Task brief.
Could every line of the data be printed exactly as it reads?

Data segment.
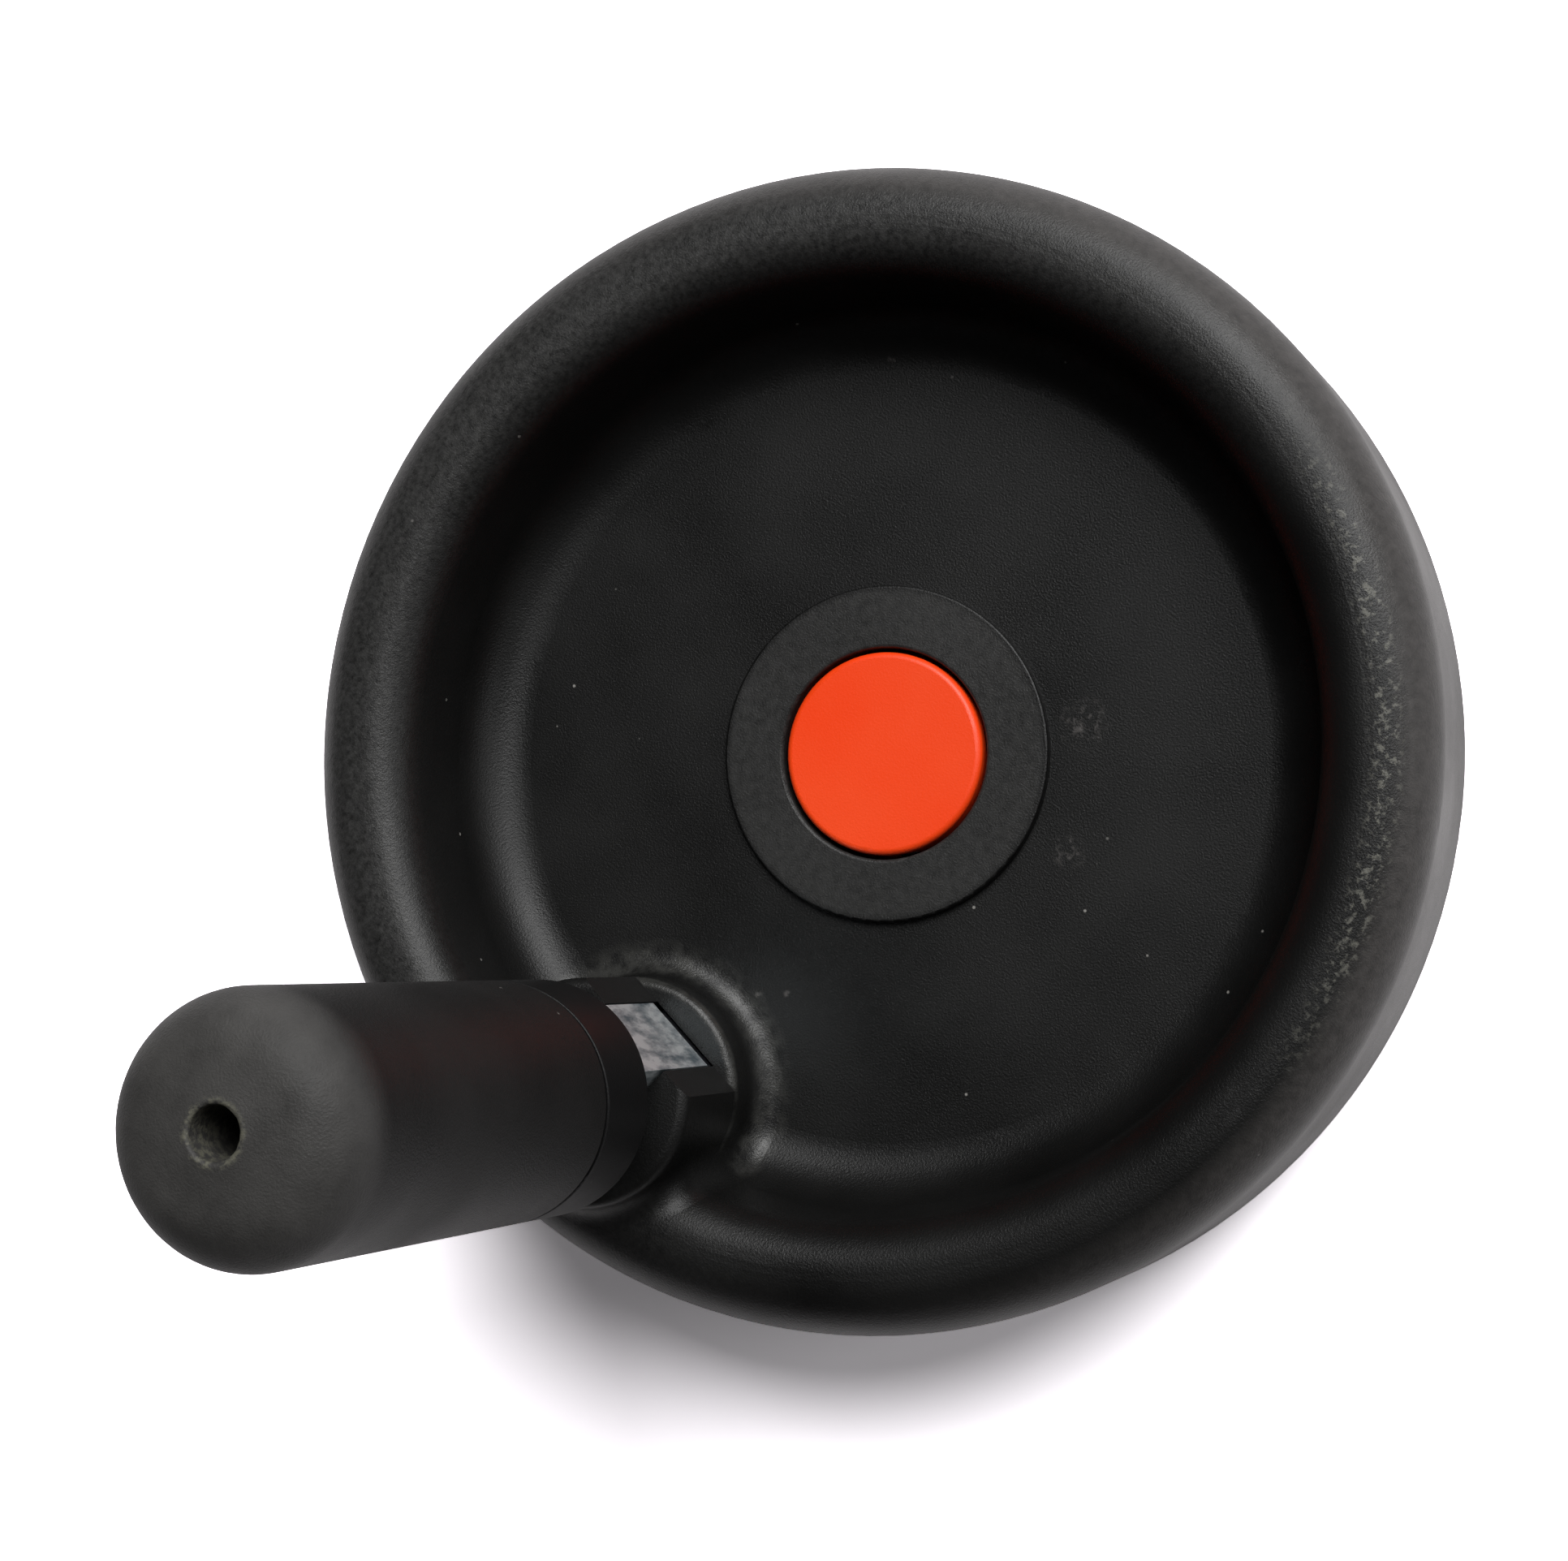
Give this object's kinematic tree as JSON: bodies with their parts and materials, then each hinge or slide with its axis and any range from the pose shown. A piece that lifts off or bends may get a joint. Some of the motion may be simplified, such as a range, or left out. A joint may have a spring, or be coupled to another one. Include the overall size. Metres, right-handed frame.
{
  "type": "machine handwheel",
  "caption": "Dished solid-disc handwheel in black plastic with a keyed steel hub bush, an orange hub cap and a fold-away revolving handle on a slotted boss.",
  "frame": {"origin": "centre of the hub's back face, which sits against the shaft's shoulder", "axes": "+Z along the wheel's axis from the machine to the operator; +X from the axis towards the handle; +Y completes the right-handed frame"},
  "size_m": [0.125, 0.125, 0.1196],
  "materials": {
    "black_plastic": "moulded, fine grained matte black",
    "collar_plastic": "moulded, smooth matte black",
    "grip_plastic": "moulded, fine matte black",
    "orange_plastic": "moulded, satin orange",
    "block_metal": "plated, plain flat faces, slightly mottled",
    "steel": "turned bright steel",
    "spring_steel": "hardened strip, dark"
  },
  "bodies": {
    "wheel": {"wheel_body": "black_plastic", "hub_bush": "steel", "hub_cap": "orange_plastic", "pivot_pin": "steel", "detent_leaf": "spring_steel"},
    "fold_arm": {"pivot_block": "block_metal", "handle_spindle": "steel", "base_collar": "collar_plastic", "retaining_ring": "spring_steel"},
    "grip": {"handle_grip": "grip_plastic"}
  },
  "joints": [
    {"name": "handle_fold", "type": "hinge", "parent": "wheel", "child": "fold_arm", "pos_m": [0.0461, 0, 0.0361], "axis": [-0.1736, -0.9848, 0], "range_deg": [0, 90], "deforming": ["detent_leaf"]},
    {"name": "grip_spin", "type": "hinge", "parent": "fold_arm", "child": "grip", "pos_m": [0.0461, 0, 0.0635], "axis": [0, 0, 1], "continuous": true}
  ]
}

Written solution.
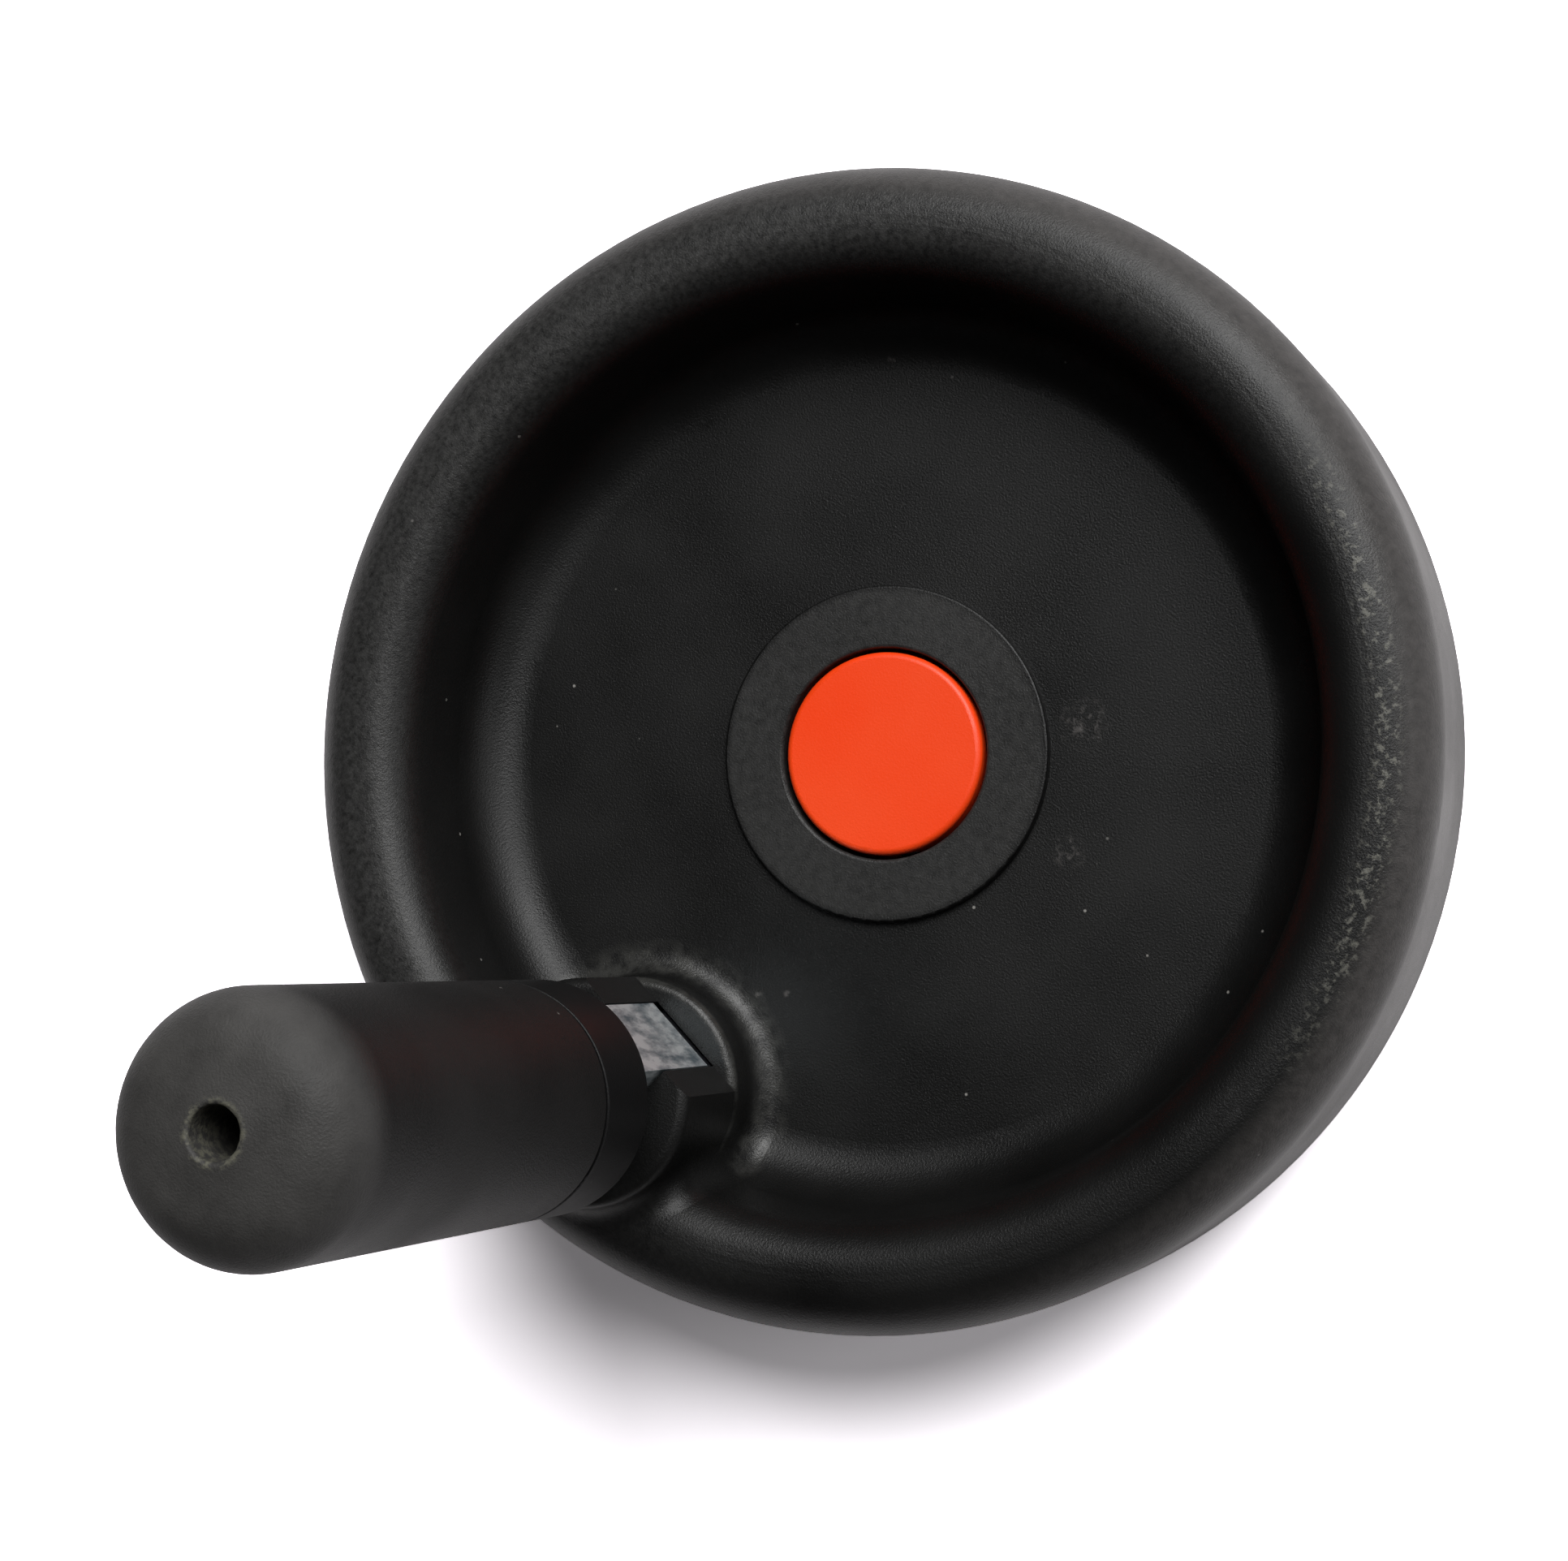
Give this object's kinematic tree as JSON: bodies with their parts and materials, then each hinge or slide with its axis and any range from the pose shown. A piece that lifts off or bends may get a joint. Some of the motion may be simplified, such as a range, or left out. A joint may have a spring, or be coupled to another one. Include the overall size. Metres, right-handed frame.
{
  "type": "machine handwheel",
  "caption": "Dished solid-disc handwheel in black plastic with a keyed steel hub bush, an orange hub cap and a fold-away revolving handle on a slotted boss.",
  "frame": {"origin": "centre of the hub's back face, which sits against the shaft's shoulder", "axes": "+Z along the wheel's axis from the machine to the operator; +X from the axis towards the handle; +Y completes the right-handed frame"},
  "size_m": [0.125, 0.125, 0.1196],
  "materials": {
    "black_plastic": "moulded, fine grained matte black",
    "collar_plastic": "moulded, smooth matte black",
    "grip_plastic": "moulded, fine matte black",
    "orange_plastic": "moulded, satin orange",
    "block_metal": "plated, plain flat faces, slightly mottled",
    "steel": "turned bright steel",
    "spring_steel": "hardened strip, dark"
  },
  "bodies": {
    "wheel": {"wheel_body": "black_plastic", "hub_bush": "steel", "hub_cap": "orange_plastic", "pivot_pin": "steel", "detent_leaf": "spring_steel"},
    "fold_arm": {"pivot_block": "block_metal", "handle_spindle": "steel", "base_collar": "collar_plastic", "retaining_ring": "spring_steel"},
    "grip": {"handle_grip": "grip_plastic"}
  },
  "joints": [
    {"name": "handle_fold", "type": "hinge", "parent": "wheel", "child": "fold_arm", "pos_m": [0.0461, 0, 0.0361], "axis": [-0.1736, -0.9848, 0], "range_deg": [0, 90], "deforming": ["detent_leaf"]},
    {"name": "grip_spin", "type": "hinge", "parent": "fold_arm", "child": "grip", "pos_m": [0.0461, 0, 0.0635], "axis": [0, 0, 1], "continuous": true}
  ]
}